Paul Burris, regional vice-president of operations for Utilities Inc., said it's enough to eventually serve 3,200 homes in Mountain Falls.

Mountain Falls has 380 homes, of which 350 are occupied, project manager Ted Cornell said during a tour with local officials. Mountain Falls Ltd. paid for the construction of the plant and donated it to Utilities Inc., Burris said, as part of $6 million worth of infrastructure for the development.

Burris said the sequential batch reactor wastewater treatment plant actually went on line Dec. 3, the third sewer plant operated by Utilities Inc. in Pahrump.

The treated effluent water is pumped to the main pond at Mountain Falls where it's used to irrigate the golf course, he said. Previously the course used just potable water for irrigation.

Burris said a lot of local contractors took part in building the plant.

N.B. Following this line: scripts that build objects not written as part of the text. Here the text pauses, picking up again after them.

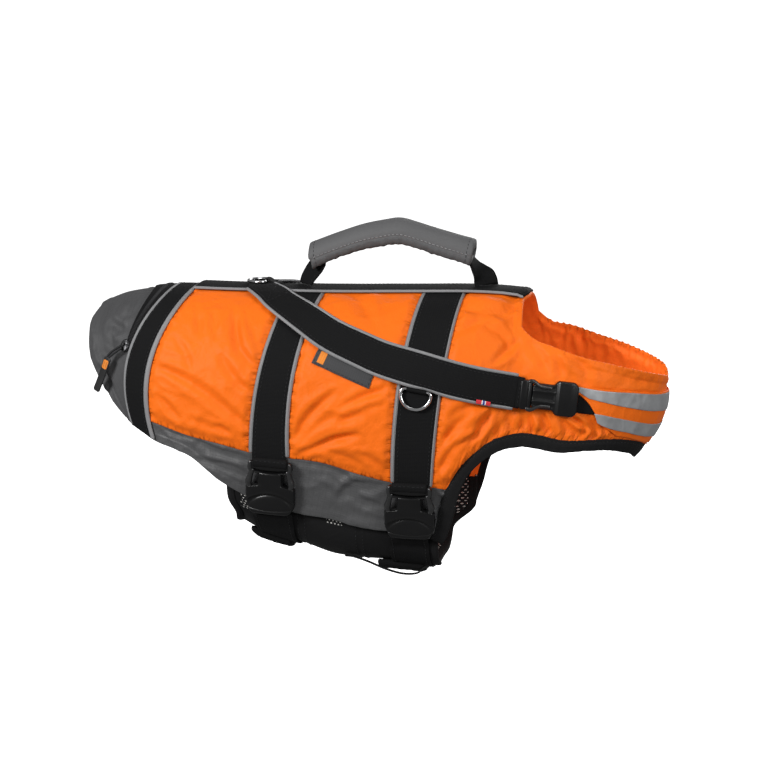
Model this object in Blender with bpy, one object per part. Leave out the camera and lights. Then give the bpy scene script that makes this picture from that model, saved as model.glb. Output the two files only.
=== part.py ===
"""Dog life jacket, filled out with no wearer.

Frame: +X towards the head, +Z up, the dog's right side is -Y (suffix _R), its left side +Y (suffix _L).
The origin is where the wearer's back carries the jacket: the inside of the shell on the spine, above x = 0.
All tables are in millimetres, with heights measured from mid height; BACK_Z brings them to the origin.
"""
import math
import bpy
import numpy as np

# ---------------------------------------------------------------- driving sizes (mm)
CLOTH = 2.5            # shell wall under the webbing
FOAM = 4.0             # extra height of the foam panels between the bands
GAP = 0.3              # clearance between sewn pieces
LIFT = 0.7             # a band above the shell skin, clear of the folds of its faces
WEB_T = 2.0            # webbing thickness
PIPE_W, PIPE_T = 4.0, 2.5   # flat reflective piping beside a band
SPINE_HALF = 25.5      # half width of the spine band with its piping
STRAP_W = 33.0         # shoulder strap with its piping
GIRTH_W = 38.0         # girth webbing at the buckles
BINDING_T = 4.0        # folded binding, thickness
HANDLE_W, HANDLE_T = 25.0, 3.0
RING_WIRE = 3.5        # steel wire of the D-rings
EXP = 2.3              # roundness of the trunk section (2 is an ellipse)
NECK_X = 150.0         # from here forward the chest closes to the nose in plan
NOSE_X = 281.0         # foremost point of the chest collar

# trunk form: section at x -> height of the back line, greatest half width, height of that width
FORM = (  # x, top, half_width, widest_z
    (-300.0, 70.0, 48.0, 15.0),
    (-270.0, 86.0, 62.0, 5.0),
    (-240.0, 93.0, 76.0, -2.0),
    (-210.0, 95.5, 86.0, -5.0),
    (-150.0, 94.5, 96.0, -10.0),
    (-60.0, 94.0, 100.0, -16.0),
    (40.0, 96.0, 100.0, -16.0),
    (85.0, 97.0, 98.0, -14.0),
    (118.0, 96.5, 91.0, -12.0),
    (150.0, 95.0, 83.0, -10.0),
)
# side-view lines down the jacket: x on the spine, x half way down, x and z at the lower edge, z of the flank seam
LINES = (  # name, x_top, x_mid, x_low, z_low, z_seam
    ("tail_hem", -286.5, -286.0, -247.0, -27.0, -14.0),
    ("tail_1", -262.0, -272.0, -244.5, -29.5, -17.0),
    ("tail_2", -237.0, -259.0, -242.0, -31.5, -20.0),
    ("rear_aft", -212.0, -245.5, -239.5, -34.0, -23.0),
    ("rear_mid", -200.0, -233.0, -228.0, -41.0, -25.0),
    ("rear_fore", -188.0, -220.0, -215.5, -48.0, -28.0),
    ("flank_1", -155.0, -183.0, -181.0, -60.0, -39.0),
    ("flank_2", -122.0, -147.0, -146.0, -87.0, -46.5),
    ("girth1_aft", -90.0, -114.0, -117.0, -102.0, -54.0),
    ("girth1_mid", -73.5, -96.0, -95.5, -109.0, -56.5),
    ("girth1_fore", -57.0, -78.0, -74.0, -115.0, -58.0),
    ("mid_1", -24.0, -43.5, -42.0, -120.0, -62.0),
    ("mid_2", 9.0, -9.0, -10.0, -128.0, -72.0),
    ("girth2_aft", 42.0, 24.5, 22.0, -131.5, -80.0),
    ("girth2_mid", 62.5, 45.0, 39.5, -135.0, -82.5),
    ("girth2_fore", 83.0, 66.0, 57.0, -138.0, -84.0),
    ("leg_1", 91.0, 77.5, 61.5, -126.0, -84.5),
    ("leg_2", 98.5, 86.5, 66.5, -108.0, -85.0),
    ("leg_3", 103.0, 92.5, 71.5, -92.0, -85.0),
    ("leg_4", 108.0, 99.0, 76.5, -81.0, None),
    ("leg_5", 117.0, 110.0, 87.5, -63.5, None),
    ("leg_6", 127.0, 123.0, 103.0, -47.5, None),
    ("leg_7", 137.0, 137.0, 123.0, -34.5, None),
    ("arch", 147.0, 150.0, 147.0, -29.5, None),
)
# chest collar, by plan angle round the nose: height of the neck edge and of the leg edge, width of the binding
COLLAR = (  # theta_deg, z_neck, z_low, binding
    (8.0, 55.0, -32.5, 12.0),
    (16.0, 48.5, -36.5, 11.5),
    (26.0, 41.5, -37.5, 9.5),
    (36.0, 36.5, -37.0, 10.0),
    (46.0, 31.5, -38.0, 11.0),
    (57.0, 26.5, -41.0, 12.5),
    (68.0, 22.5, -45.0, 13.5),
    (79.0, 19.0, -49.5, 15.0),
    (90.0, 16.5, -52.0, 16.0),
)
# binding of the leg opening along the trunk: lines from the hem corner up to the arch
LEG_BINDING = (  # line, width
    ("girth2_fore", 12.0), ("leg_1", 13.0), ("leg_2", 13.5), ("leg_3", 12.5), ("leg_4", 11.5),
    ("leg_5", 10.0), ("leg_6", 10.5), ("leg_7", 11.5), ("arch", 12.0),
)
# chest flap and its two tapes, by plan angle round the nose
FLAP_EDGE = (  # share of its height from the top, theta_deg of the rear edge
    (0.0, 24.5), (0.3, 27.0), (0.55, 30.5), (0.78, 35.0), (1.0, 44.0),
)
FLAP = (  # theta_deg, upper tape top, upper tape bottom, lower tape top, lower tape bottom, flap bottom
    (18.0, 17.5, 9.5, -6.0, -9.0, -28.0),
    (27.0, 13.5, 4.8, -9.0, -13.5, -29.0),
    (34.0, 11.0, 0.8, -12.0, -21.5, -30.5),
    (42.0, 9.0, -3.5, -16.0, -27.0, -32.5),
    (50.0, 7.2, -7.0, -19.5, -30.5, -35.0),
    (60.0, 4.6, -10.8, -23.5, -35.0, -39.5),
    (70.0, 2.6, -13.0, -26.2, -38.0, -43.5),
    (80.0, 1.8, -14.4, -27.6, -40.0, -46.5),
    (90.0, 1.6, -15.0, -28.0, -40.8, -48.0),
)
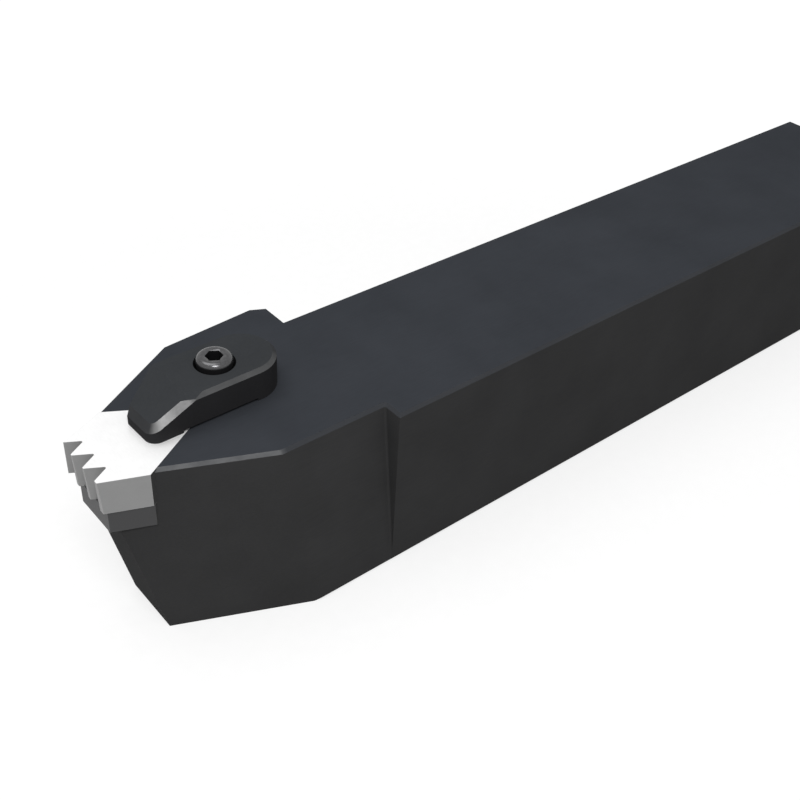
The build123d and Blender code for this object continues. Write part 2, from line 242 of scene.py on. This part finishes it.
def ground_carbide(name, top, side, seat, edge, grain_stretch, metallic, rough):
    """Tungsten carbide: bright ground top; the flanks darker as painted shade and the seat faces near
    black as painted shadow.
    """
    graph = Graph(name)
    lines = graph.noise(4.5, grain_stretch, detail=3.0, rough=0.65)
    clouds = graph.noise(0.4, detail=4.0)
    tone = graph.blend_of(lines, 0.6, clouds, 0.4)
    # Flanks darker than the top and seat faces near black: painted shade and painted shadow.
    painted_shade_flank = graph.mix(graph.span(graph.facing("X"), 0.2, 0.3), side, seat)
    base = graph.mix(graph.span(graph.facing("Z"), 0.5, 0.9), painted_shade_flank, top)
    dark = graph.mix(1.0, base, (0.94, 0.94, 0.94), "MULTIPLY")
    base = graph.mix(graph.span(tone, 0.36, 0.64), dark, base)
    colour = graph.mix(graph.math("MULTIPLY", graph.edges(0.07), 0.45), base, edge)
    roughness = graph.span(lines, 0.3, 0.7, rough - 0.05, rough + 0.07)
    normal = graph.bump(lines, GROUND_BUMP_MM)
    return graph.surface(colour, roughness, metallic, normal, Specular_IOR_Level=CARBIDE_GLOSS)


def drawn_steel(name, light, dark, metallic=0.9, rough=0.32):
    """Plain drawn or ground steel of small hidden parts."""
    graph = Graph(name)
    lines = graph.noise(3.0, (1, 1, 0.25), detail=3.0)
    base = graph.mix(graph.span(lines, 0.35, 0.65), dark, light)
    roughness = graph.span(lines, 0.3, 0.7, rough - 0.06, rough + 0.1)
    return graph.surface(base, roughness, metallic, graph.bump(lines, GROUND_BUMP_MM))


def clamp_wear_and_highlight(graph):
    """Rubbed metal and painted highlight on the clamp's chamfers, strongest along its nose."""
    return graph.span(graph.along("X"), CLAMP_WEAR_HIGHLIGHT_END_MM, CLAMP_WEAR_HIGHLIGHT_START_MM, 0.32, 0.9)


def head_wear_and_highlight(graph):
    """Rubbed metal and painted highlight on the edges at the front of the head, hardly on the other
    edges.
    """
    return graph.span(graph.along("X"), HEAD_WEAR_HIGHLIGHT_END_MM, HEAD_WEAR_HIGHLIGHT_START_MM, 0.03, 0.38)


# Where the chamfers' rubbed metal and painted highlight fade in and out along X, in millimetres.
CLAMP_WEAR_HIGHLIGHT_START_MM = -21.5
CLAMP_WEAR_HIGHLIGHT_END_MM = -20.5
HEAD_WEAR_HIGHLIGHT_START_MM = -15.5
HEAD_WEAR_HIGHLIGHT_END_MM = -14.5
ACROSS_SHARE = 0.12
STEEL_GLOSS = 0.004
STEEL_BUMP_MM = 0.012
CARBIDE_GLOSS = 0.3
GROUND_BUMP_MM = 0.004

# Top and side colours paint light and shade: tops tinted bluer as painted sky light, holder sides
# raised as painted fill light, clamp sides darkened as painted shade.
STEEL_TOP_PAINTED_SKY_TINT = (0.045, 0.049, 0.057)
STEEL_SIDE_PAINTED_FILL = (0.06, 0.06, 0.061)
CLAMP_TOP_PAINTED_SKY_TINT = (0.046, 0.049, 0.053)
CLAMP_SIDE_PAINTED_SHADE = (0.032, 0.032, 0.034)
# Colour of the chamfers' rubbed metal, partly a painted highlight.
RUBBED_STEEL_AND_HIGHLIGHT = (0.2, 0.2, 0.2)

holder_steel = blackened_steel(
    "holder_steel", STEEL_TOP_PAINTED_SKY_TINT, STEEL_SIDE_PAINTED_FILL, RUBBED_STEEL_AND_HIGHLIGHT, (0.12, 2.2, 2.2), head_wear_and_highlight, 0.6
)
clamp_steel = blackened_steel(
    "clamp_steel", CLAMP_TOP_PAINTED_SKY_TINT, CLAMP_SIDE_PAINTED_SHADE, RUBBED_STEEL_AND_HIGHLIGHT, (1, 1, 1), clamp_wear_and_highlight, 0.55
)
screw_steel = polished_screw("screw_steel", (0.1, 0.1, 0.103), (0.012, 0.012, 0.013))
# Side colour is painted shade, seat colour painted shadow.
insert_carbide = ground_carbide(
    "insert_carbide",
    top=(0.93, 0.93, 0.93),
    side=(0.36, 0.36, 0.36),
    seat=(0.05, 0.05, 0.05),
    edge=(0.8, 0.8, 0.8),
    grain_stretch=(1.6, 0.2, 1.6),
    metallic=0.15,
    rough=0.4,
)
# Side colour is painted shade, seat colour painted shadow.
shim_carbide = ground_carbide(
    "shim_carbide",
    top=(0.09, 0.09, 0.092),
    side=(0.066, 0.066, 0.068),
    seat=(0.04, 0.04, 0.04),
    edge=(0.12, 0.12, 0.12),
    grain_stretch=(1, 1, 1),
    metallic=0.2,
    rough=0.5,
)
spring_steel = drawn_steel("spring_steel", (0.42, 0.42, 0.43), (0.3, 0.3, 0.31))
pin_steel = drawn_steel("pin_steel", (0.55, 0.55, 0.56), (0.45, 0.45, 0.46))


def dress(node, material):
    """Gives a CAD node its material."""
    obj = nodes[node]
    obj.data.materials.clear()
    obj.data.materials.append(material)


dress("holder_body", holder_steel)
dress("clamp", clamp_steel)
dress("clamp_screw", screw_steel)
dress("shim_screw", screw_steel)
dress("chaser_insert", insert_carbide)
dress("shim", shim_carbide)
dress("clamp_spring", spring_steel)
dress("retaining_ring", spring_steel)
dress("guide_pin", pin_steel)


# ------------------------------------------------------------------
# Clamp screw with its thread and socket
# ------------------------------------------------------------------
SCREW_SIDES = 48
THREAD_PITCH = 0.5
THREAD_DEPTH = 0.3
THREAD_STEPS = 10
SCREW_HEAD_HEIGHT = 2.7
SCREW_RADIUS = 1.5
SCREW_GROOVE = (24.45, 25.15)
SCREW_GROOVE_RADIUS = 1.3
SCREW_RIM = 0.75
RIM_STEPS = 8
SCREW_SOCKET = 2.0
SCREW_SOCKET_DEPTH = 1.5


def box_mm(node):
    low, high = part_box(node)
    return [value / MM for value in low], [value / MM for value in high]


def loft(name, rings, centre, material):
    """Mesh from rings of (radius of angle, z of angle), closed at both ends."""
    vertices = []
    for radius_at, z_at in rings:
        for side in range(SCREW_SIDES):
            angle = 2 * math.pi * side / SCREW_SIDES
            radius = radius_at(angle)
            vertices.append(
                (
                    (centre[0] + radius * math.cos(angle)) * MM,
                    (centre[1] + radius * math.sin(angle)) * MM,
                    z_at(angle) * MM,
                )
            )
    faces = []
    for ring in range(len(rings) - 1):
        for side in range(SCREW_SIDES):
            a = ring * SCREW_SIDES + side
            b = ring * SCREW_SIDES + (side + 1) % SCREW_SIDES
            faces.append((a, b, b + SCREW_SIDES, a + SCREW_SIDES))
    faces.append(tuple(reversed(range(SCREW_SIDES))))
    faces.append(tuple(range((len(rings) - 1) * SCREW_SIDES, len(rings) * SCREW_SIDES)))
    mesh = bpy.data.meshes.new(name)
    mesh.from_pydata(vertices, [], faces)
    mesh.materials.append(material)
    obj = bpy.data.objects.new(name, mesh)
    bpy.context.scene.collection.objects.link(obj)
    return obj


def level(radius, z):
    return (lambda angle: radius, lambda angle: z)


def hexagon(half_flats, z):
    def radius_at(angle):
        turn = (angle - math.pi / 6) % (math.pi / 3) - math.pi / 6
        return half_flats / math.cos(turn)

    return (radius_at, lambda angle: z)


def thread_ring(major, z, fade):
    """Ring of a right-hand 60 degree thread at one height."""

    def radius_at(angle):
        phase = (z / THREAD_PITCH - angle / (2 * math.pi)) % 1.0
        wave = abs(2 * phase - 1)
        cut = min(max((wave - 0.12) / 0.76, 0.0), 1.0)
        return major - THREAD_DEPTH * fade * cut

    return (radius_at, lambda angle: z)


def add_clamp_screw():
    low, high = box_mm("clamp_screw")
    centre = ((low[0] + high[0]) / 2, (low[1] + high[1]) / 2)
    head_radius = (high[0] - low[0]) / 2
    seat = high[2] - SCREW_HEAD_HEIGHT
    major = SCREW_RADIUS - 0.01
    root = major - THREAD_DEPTH
    groove_low, groove_high = SCREW_GROOVE
    rings = [level(root - 0.1, low[2]), level(root, low[2] + 0.06)]
    thread_end = groove_low - 0.4
    count = int((thread_end - low[2] - 0.3) / THREAD_PITCH * THREAD_STEPS)
    for index in range(count + 1):
        z = low[2] + 0.15 + (thread_end - low[2] - 0.15) * index / count
        rings.append(thread_ring(major, z, min(1.0, (thread_end - z) / 0.8)))
    rings += [level(major, thread_end + 0.05), level(major, groove_low)]
    rings += [level(SCREW_GROOVE_RADIUS, groove_low), level(SCREW_GROOVE_RADIUS, groove_high)]
    rings += [level(major, groove_high), level(major, seat)]
    rings += [level(head_radius - 0.12, seat), level(head_radius, seat + 0.12)]
    for index in range(RIM_STEPS + 1):
        turn = math.pi / 2 * index / RIM_STEPS
        radius = head_radius - SCREW_RIM + SCREW_RIM * math.cos(turn)
        rings.append(level(radius, high[2] - SCREW_RIM + SCREW_RIM * math.sin(turn)))
    half = SCREW_SOCKET / 2
    rings += [level(half / math.cos(math.pi / 6) + 0.12, high[2]), hexagon(half, high[2] - 0.1)]
    socket_floor = high[2] - SCREW_SOCKET_DEPTH
    rings += [hexagon(half, socket_floor), level(0.2, socket_floor - 0.3)]
    screw = loft("clamp_screw_threaded", rings, centre, screw_steel)
    smooth_by_angle(screw)
    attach(screw, "screw")
    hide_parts("clamp_screw")


def smooth_by_angle(obj, degrees=32):
    mesh = obj.data
    mesh.shade_smooth()
    mesh.set_sharp_from_angle(angle=math.radians(degrees))


add_clamp_screw()


# ------------------------------------------------------------------
# Clamp spring coil, built at the length of the CAD spring
# ------------------------------------------------------------------
SPRING_TURNS = 3.5
SPRING_WIRE = 0.3
SPRING_STEPS = 32
SPRING_SIDES = 10
SPRING_CLOSED = 0.75


def add_spring():
    """Coil with closed ends, as a tube about its helix."""
    low, high = box_mm("clamp_spring")
    centre = Vector(((low[0] + high[0]) / 2, (low[1] + high[1]) / 2, 0))
    radius = (high[0] - low[0]) / 2 - SPRING_WIRE
    bottom, top = low[2] + SPRING_WIRE, high[2] - SPRING_WIRE
    total = SPRING_TURNS + SPRING_CLOSED
    count = int(total * SPRING_STEPS)
    closed_share = SPRING_CLOSED / 2 / total
    path = []
    for index in range(count + 1):
        share = index / count
        rise = min(max((share - closed_share) / (1 - 2 * closed_share), 0.0), 1.0)
        angle = 2 * math.pi * total * share
        height = bottom + (top - bottom) * rise
        path.append(centre + Vector((radius * math.cos(angle), radius * math.sin(angle), height)))
    vertices, faces = [], []
    for index, point in enumerate(path):
        ahead = path[min(index + 1, count)] - path[max(index - 1, 0)]
        ahead.normalize()
        outward = (point - centre) * Vector((1, 1, 0))
        outward.normalize()
        up = ahead.cross(outward).normalized()
        for side in range(SPRING_SIDES):
            angle = 2 * math.pi * side / SPRING_SIDES
            spot = point + (outward * math.cos(angle) + up * math.sin(angle)) * SPRING_WIRE
            spot.z = min(max(spot.z, low[2]), high[2])
            vertices.append(spot * MM)
    for index in range(count):
        for side in range(SPRING_SIDES):
            a = index * SPRING_SIDES + side
            b = index * SPRING_SIDES + (side + 1) % SPRING_SIDES
            faces.append((a, b, b + SPRING_SIDES, a + SPRING_SIDES))
    faces.append(tuple(reversed(range(SPRING_SIDES))))
    faces.append(tuple(range(count * SPRING_SIDES, (count + 1) * SPRING_SIDES)))
    mesh = bpy.data.meshes.new("clamp_spring_coil")
    mesh.from_pydata(vertices, [], faces)
    mesh.materials.append(spring_steel)
    obj = bpy.data.objects.new("clamp_spring_coil", mesh)
    bpy.context.scene.collection.objects.link(obj)
    smooth_by_angle(obj, 50)
    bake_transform(obj)
    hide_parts("clamp_spring")


add_spring()


# ------------------------------------------------------------------
# Floor, background and light
# ------------------------------------------------------------------
def seen_rays(graph):
    """1 for rays that should see the plain white background."""
    path = graph.add("ShaderNodeLightPath")
    either = graph.math("MAXIMUM", path.outputs["Is Camera Ray"], path.outputs["Is Glossy Ray"])
    return graph.math("MAXIMUM", either, path.outputs["Is Transmission Ray"])


def add_floor():
    graph = Graph("floor_paper")
    fibres = graph.noise(0.6, detail=4.0)
    colour = graph.mix(graph.span(fibres, 0.3, 0.7), FLOOR_DARK, FLOOR_PALE)
    shader = graph.add("ShaderNodeBsdfDiffuse")
    graph.feed(shader, Color=colour)
    glow = graph.add("ShaderNodeEmission")
    reach = graph.add("ShaderNodeVectorMath", operation="LENGTH")
    graph.link(graph.place(), reach.inputs[0])
    strength = graph.span(reach.outputs["Value"], *FLOOR_GLOW_MM, FLOOR_GLOW, FLOOR_GLOW_FAR)
    seen = graph.math("MULTIPLY", seen_rays(graph), strength)
    graph.feed(glow, Color=(1, 1, 1, 1), Strength=seen)
    both = graph.add("ShaderNodeAddShader")
    graph.link(shader.outputs["BSDF"], both.inputs[0])
    graph.link(glow.outputs["Emission"], both.inputs[1])
    graph.link(both.outputs["Shader"], graph.output.inputs["Surface"])
    bpy.ops.mesh.primitive_circle_add(
        vertices=64, radius=FLOOR_RADIUS, fill_type="NGON", location=(0, 0, FLOOR_HEIGHT)
    )
    floor = bpy.context.object
    floor.name = "floor"
    floor.data.materials.append(graph.material)


def add_world():
    world = bpy.data.worlds.new("studio")
    bpy.context.scene.world = world
    world.use_nodes = True
    tree = world.node_tree
    tree.nodes.clear()
    output = tree.nodes.new("ShaderNodeOutputWorld")
    shade = tree.nodes.new("ShaderNodeBackground")
    path = tree.nodes.new("ShaderNodeLightPath")
    first = tree.nodes.new("ShaderNodeMath")
    first.operation = "MAXIMUM"
    second = tree.nodes.new("ShaderNodeMath")
    second.operation = "MAXIMUM"
    level = tree.nodes.new("ShaderNodeMapRange")
    level.inputs["To Min"].default_value = WORLD_FILL
    level.inputs["To Max"].default_value = 1.0
    tree.links.new(path.outputs["Is Camera Ray"], first.inputs[0])
    tree.links.new(path.outputs["Is Glossy Ray"], first.inputs[1])
    tree.links.new(first.outputs["Value"], second.inputs[0])
    tree.links.new(path.outputs["Is Transmission Ray"], second.inputs[1])
    tree.links.new(second.outputs["Value"], level.inputs["Value"])
    tree.links.new(level.outputs["Result"], shade.inputs["Strength"])
    tree.links.new(shade.outputs["Background"], output.inputs["Surface"])
    shade.inputs["Color"].default_value = (1, 1, 1, 1)


def add_light(name, place, aim, size, power):
    data = bpy.data.lights.new(name, "AREA")
    data.shape = "DISK"
    data.size = size
    data.energy = power
    lamp = bpy.data.objects.new(name, data)
    lamp.location = place
    lamp.rotation_mode = "QUATERNION"
    lamp.rotation_quaternion = (Vector(aim) - Vector(place)).to_track_quat("-Z", "Y")
    bpy.context.scene.collection.objects.link(lamp)


WORLD_FILL = 0.4
FLOOR_DARK = (0.29, 0.29, 0.29)
FLOOR_PALE = (0.31, 0.31, 0.31)
FLOOR_GLOW = 0.72
FLOOR_HEIGHT = -0.05 * MM
FLOOR_RADIUS = 3.0
FLOOR_GLOW_FAR = 0.93
FLOOR_GLOW_MM = (80.0, 400.0)

add_floor()
add_world()
add_light("key", place=(-0.15, 0.25, 0.9), aim=(-0.01, 0.0, 0.02), size=0.7, power=2.8)
add_light("front", place=(-0.111, -0.184, 0.367), aim=(-0.015, 0.0, 0.025), size=0.16, power=0.78)
add_camera()
bpy.context.scene.view_settings.view_transform = "Standard"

A backup generator will allow Utilities Inc. to keep operating in case of a power outage, Burris said. The plant will be manned eight hours per day, but after hours, an automated system will contact wastewater plant operators if the readings go outside the parameters.

A computer tells operators if Mountain Falls is drawing down the main pond to irrigate and what the water level of the pond is.

Burris called it one of the more up-to-date types of sewer treatment plants.

"They're used in an atmosphere where land is limited because the footprint of a sequential batch reactor for these type of plants is small," Burris said. "You want to get that cost of land down as much as you can."

Before the Mountain Falls plant went on line, Burris said Pahrump Utilities processed the sewage at its plant. Burris said Utilities Inc. and Pahrump Utilities are interconnected with water and sewer lines.

After a de-watering process separates the water, the sludge is hauled away in a dumpster to the Nye County landfill where it's buried.

"We're actually meeting all EPA standards with sludge," Burris said.

Near the end of a tour, Burris held up a clear beaker of treated effluent water. It smelled of chlorine, but looked almost like drinking water.

Nye County Commissioner Butch Borasky sees the day when utility companies in Pahrump would be able to pump the treated effluent water back into the aquifer, where it would filter through the gravel and come back drinkable like a project in Orange County, California.